Rheinland-Pfalz, Germany
An international group of five peace activists got far inside the
Büchel Air Base in Büchel, Germany, after nightfall on Monday, 17 July
2017.

For the first time in a 21-year long series of protests against the deployment of US B61 thermonuclear bombs there, the activists climbed on top of one large bunker used for nuclear weapons. After cutting through two exterior fences and two more fences surrounding the large earth-covered bunkers, the five spent more than one hour unnoticed sitting on the bunker. No notice of the group was taken until after two
of them climbed down to write “DISARM” on the bunker’s metal front door, setting off an alarm. Surrounded by vehicles and guards searching on foot with flashlights, the five eventually alerted guards to their presence by singing, causing the guards to look up. The internationals were eventually taken into custody more than two hours after entering
the base.
The five, Steve Baggarly, 52, of Virginia; Susan Crane, 73, of California; John LaForge, 61, and Bonnie Urfer, 65, both of Wisconsin; and Gerd Buentzly, 67, of Germany, said in a statement titled All Nuclear Weapons are Illegal and Immoral: “We [..] have entered Büchel Air Base to condemn the nuclear weapons deployed here. We ask Germany to either disarm the weapons or send them back to the United States for disarming.”
An hour after being detained, searched and photographed, the five were
released through the base’s main entrance.
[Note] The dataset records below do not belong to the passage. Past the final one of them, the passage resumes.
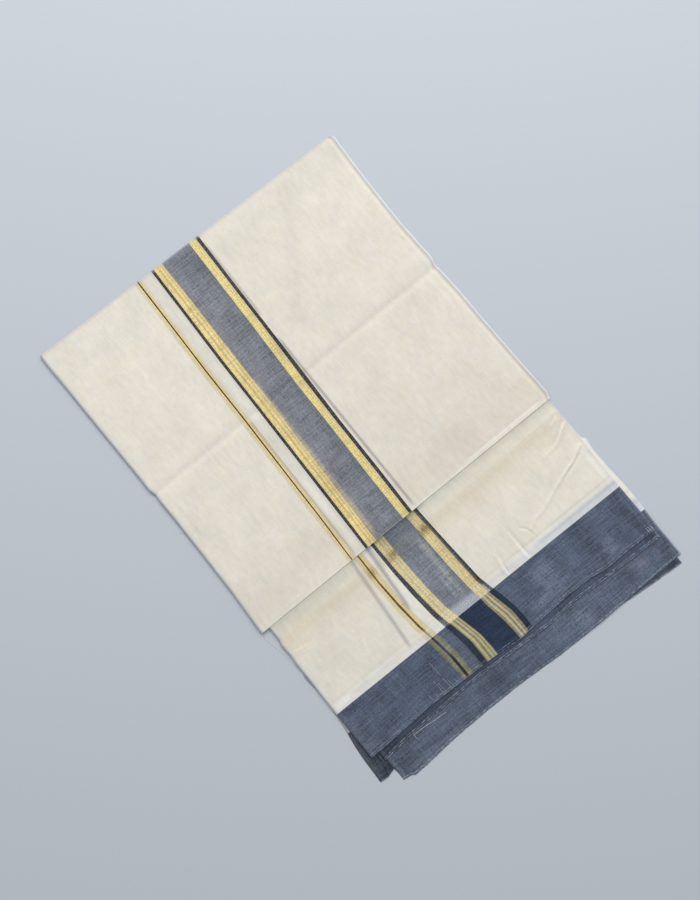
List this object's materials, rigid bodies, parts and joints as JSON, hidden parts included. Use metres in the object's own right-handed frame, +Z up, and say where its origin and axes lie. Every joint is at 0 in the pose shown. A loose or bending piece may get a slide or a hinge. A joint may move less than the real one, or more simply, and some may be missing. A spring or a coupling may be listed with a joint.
{
  "type": "folded dhoti cloth",
  "caption": "Cotton dhoti length folded flat in four layers, with a striped border, a soft tuck across it and dark end bands stepped at the loose ends.",
  "frame": {"origin": "centre of the folded pack's box, on the surface that it lies on", "axes": "+X from the four selvages to the side folds, +Y along the cloth towards the top fold, +Z up"},
  "size_m": [0.6618, 0.993, 0.0081],
  "materials": {
    "cream_cotton": "plain-woven cream cotton with a striped border, matt",
    "end_band_cotton": "plain-woven grey-blue cotton, matt"
  },
  "bodies": {
    "root": {"upper_stretch": "cream_cotton", "lower_stretch": "cream_cotton", "folded_layers": "cream_cotton", "lower_fold": "cream_cotton", "top_end_band": "end_band_cotton", "second_end_band": "end_band_cotton", "third_end_band": "end_band_cotton", "fourth_end_band": "end_band_cotton"}
  },
  "joints": []
}
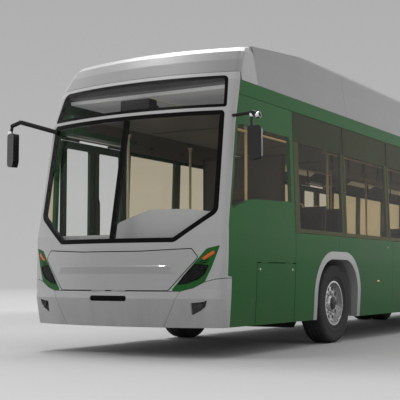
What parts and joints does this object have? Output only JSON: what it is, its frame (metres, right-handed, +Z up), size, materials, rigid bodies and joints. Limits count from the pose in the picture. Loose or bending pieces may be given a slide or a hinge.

Activists from the United States came to Büchel to highlight the plans
for modernization of the B61. Ralph Hutchison, from Oak Ridge,
Tennessee, where a new thermonuclear core for the “B61-Model12” will be
manufactured, said: “It is important that we show this is a global
movement. The resistance to nuclear weapons is not limited to one
country. The new B61-12 program will cost more than $12 billion, and
when production starts sometime after 2020, Büchel is scheduled to get
new nuclear bombs.”
“The idea that nuclear weapons provide security is a fiction believed
by millions,” said John LaForge, of Nukewatch in Wisconsin, which
organized the 11-person delegation from the US. “Tonight we showed that
the image of a secure nuclear weapons facility is also a fiction,” he said.
“Everyone’s children and everyone’s grandchildren have a right to a
nuclear weapons-free world. All of creation calls us to life, to
disarmament, to a world of justice—for the poor, the Earth, and the
children,” read the statement, released in both German and English.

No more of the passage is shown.